Mary, Queen of Scots is the perfect subject for a great opera – she makes contemporary celebrities look as dull as dishwater. During her fairly short life, the 16th-century Scottish queen waged war on her own country, was accused of adultery and even of blowing her husband up, before having her head cut off under orders from her cousin, Elizabeth I of England.
This tumultuous, tragic life has fascinated writers and the public right up to the present day and now, Donizetti’s great 1835 take on the story arrives at the Royal Opera House, Muscat, with a staging of Maria Stuarda from tomorrow until Saturday. Packed with joyous, elaborate music that demands athletic singing from its cast, this production from Britain’s much-admired Welsh National Opera demonstrates how this clash of the divas still has a powerful grip on the imagination.

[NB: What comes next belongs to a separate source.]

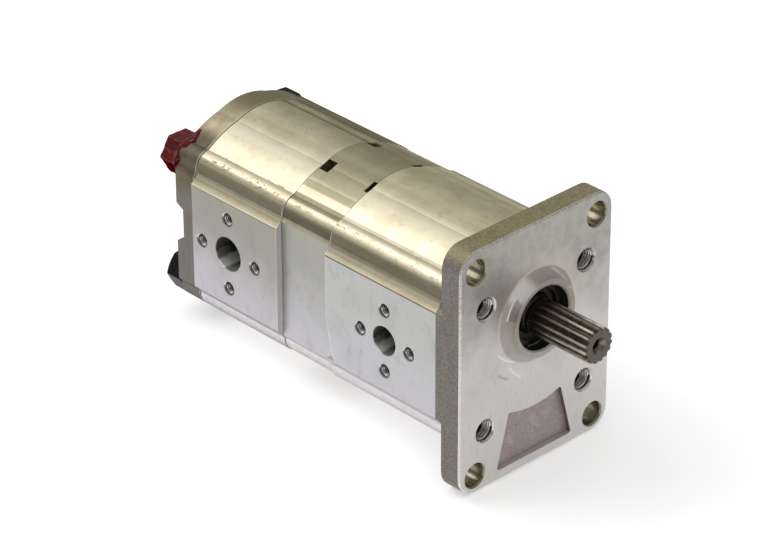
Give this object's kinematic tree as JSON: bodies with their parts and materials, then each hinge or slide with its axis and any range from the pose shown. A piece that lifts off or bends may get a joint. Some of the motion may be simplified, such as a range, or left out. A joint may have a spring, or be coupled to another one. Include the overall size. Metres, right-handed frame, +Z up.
{
  "type": "hydraulic pump",
  "caption": "Tandem external gear pump with a rectangular mounting flange, splined drive shaft and flanged side ports.",
  "frame": {"origin": "on the drive shaft's axis, at the front face of the mounting flange", "axes": "+X out along the drive shaft, +Z up from the driven gears to the shaft, -Y and +Y the port sides"},
  "size_m": [0.2341, 0.091, 0.119],
  "materials": {
    "extruded_aluminium": "mill finish with machined pads",
    "cast_aluminium": "cast, machined on its flat faces",
    "black_steel": "black oxide",
    "block_aluminium": "fine turned",
    "bush_bronze": "plain bearing",
    "seal_rubber": "matt",
    "spring_steel": "oiled",
    "shaft_steel": "ground and hardened",
    "red_lacquer": "brushed-on sealing lacquer"
  },
  "bodies": {
    "housing": {"flange_cover": "cast_aluminium", "front_housing": "extruded_aluminium", "front_stage_back_block": "block_aluminium", "front_stage_back_field_seal": "seal_rubber", "front_stage_back_lower_bush": "bush_bronze", "front_stage_back_upper_bush": "bush_bronze", "front_stage_front_block": "block_aluminium", "front_stage_front_field_seal": "seal_rubber", "front_stage_front_lower_bush": "bush_bronze", "front_stage_front_upper_bush": "bush_bronze", "joint_1_lower_dowel": "spring_steel", "joint_1_seal": "seal_rubber", "joint_1_upper_dowel": "spring_steel", "joint_2_lower_dowel": "spring_steel", "joint_2_seal": "seal_rubber", "joint_2_upper_dowel": "spring_steel", "joint_3_lower_dowel": "spring_steel", "joint_3_seal": "seal_rubber", "joint_3_upper_dowel": "spring_steel", "joint_4_lower_dowel": "spring_steel", "joint_4_seal": "seal_rubber", "joint_4_upper_dowel": "spring_steel", "long_screw_1": "black_steel", "long_screw_2": "black_steel", "long_screw_3": "black_steel", "long_screw_4": "black_steel", "middle_section": "extruded_aluminium", "rear_cover": "cast_aluminium", "rear_housing": "extruded_aluminium", "rear_stage_back_block": "block_aluminium", "rear_stage_back_field_seal": "seal_rubber", "rear_stage_back_lower_bush": "bush_bronze", "rear_stage_back_upper_bush": "bush_bronze", "rear_stage_front_block": "block_aluminium", "rear_stage_front_field_seal": "seal_rubber", "rear_stage_front_lower_bush": "bush_bronze", "rear_stage_front_upper_bush": "bush_bronze", "seal_lacquer": "red_lacquer", "seal_spring": "spring_steel", "shaft_seal": "seal_rubber", "snap_ring": "spring_steel"},
    "drive_train": {"drive_shaft": "shaft_steel", "coupling_sleeve": "shaft_steel", "rear_drive_gear": "shaft_steel"},
    "front_idler": {"front_idler_gear": "shaft_steel"},
    "rear_idler": {"rear_idler_gear": "shaft_steel"}
  },
  "joints": [
    {"name": "drive_spin", "type": "hinge", "parent": "housing", "child": "drive_train", "pos_m": [0, 0, 0], "axis": [1, 0, 0], "continuous": true},
    {"name": "front_idler_spin", "type": "hinge", "parent": "housing", "child": "front_idler", "pos_m": [0, 0, -0.031], "axis": [1, 0, 0], "continuous": true},
    {"name": "rear_idler_spin", "type": "hinge", "parent": "housing", "child": "rear_idler", "pos_m": [0, 0, -0.031], "axis": [1, 0, 0], "continuous": true}
  ],
  "couplings": [
    {"joint": "front_idler_spin", "follows": "drive_spin", "ratio": -1},
    {"joint": "rear_idler_spin", "follows": "drive_spin", "ratio": -1}
  ]
}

To really enjoy the opera, it helps to unpack Mary’s sensational backstory and ask why a woman, dead for more than 425 years, has remained so much in the public imagination.
Mary’s life
Mary seemed to do everything too early. Married at just 5 years old to the future king of France, she was widowed at 18 and sent packing back to Scotland. Queen of her home country at 19, she remarried a certain Lord Darnley – a Catholic her Protestant subjects hated, who promptly rebelled against her and had her male secretary murdered in front of her. As if this wasn’t melodramatic enough, Mary’s supporters fought back by blowing up the house in which her husband was staying. Mary promptly remarried yet again – to the prime suspect for her husband’s murder.
Forced to flee to England, Mary probably felt herself safe, but was actually walking into her life’s final, sad drama. Her English cousin, Elizabeth I, began an inquiry into Darnley’s murder, where Mary was incriminated by (probably forged) letters. Not found guilty, Mary was nonetheless imprisoned by Elizabeth. Her health failing, she was later accused of trying to overthrow Elizabeth – who was considered illegitimate by Catholics – and executed by beheading. At the end of her brief, sensational life, Mary was just 44.
Mary’s legacy
Mary was known for her beauty and intelligence, but it was really as a famous Catholic, fighting Protestants, that she became a famous figure in European art.
Mary was considered a schemer by Protestants, but the German romantic playwright Friedrich Schiller nonetheless painted her as a martyr in his still popular 1800 masterpiece Maria Stuart. Several other plays and operas were also written about her life, most of them poor, pulpy equivalents of modern-day soap operas that present Mary as a young beauty and Elizabeth as a vicious old shrew. Among these, Donizetti’s charged, passionate opera is easily the best-loved and most interesting, even though it plays fast and loose with historical fact.
The opera
As an opera scenario, the clash between Mary and Elizabeth is pure gold, a battle of two divas to the death. The fight between these two women is acted out by musical showmanship that involves maximum use of coloratura to express their violent rivalry through singing alone. This peaks during Mary’s insult aria Figlia impura di Bolena (impure daughter of Boleyn) when she goes as far as calling her cousin Elizabeth a “bastarda” – a line so shocking that it saw the opera banned in some places for a while.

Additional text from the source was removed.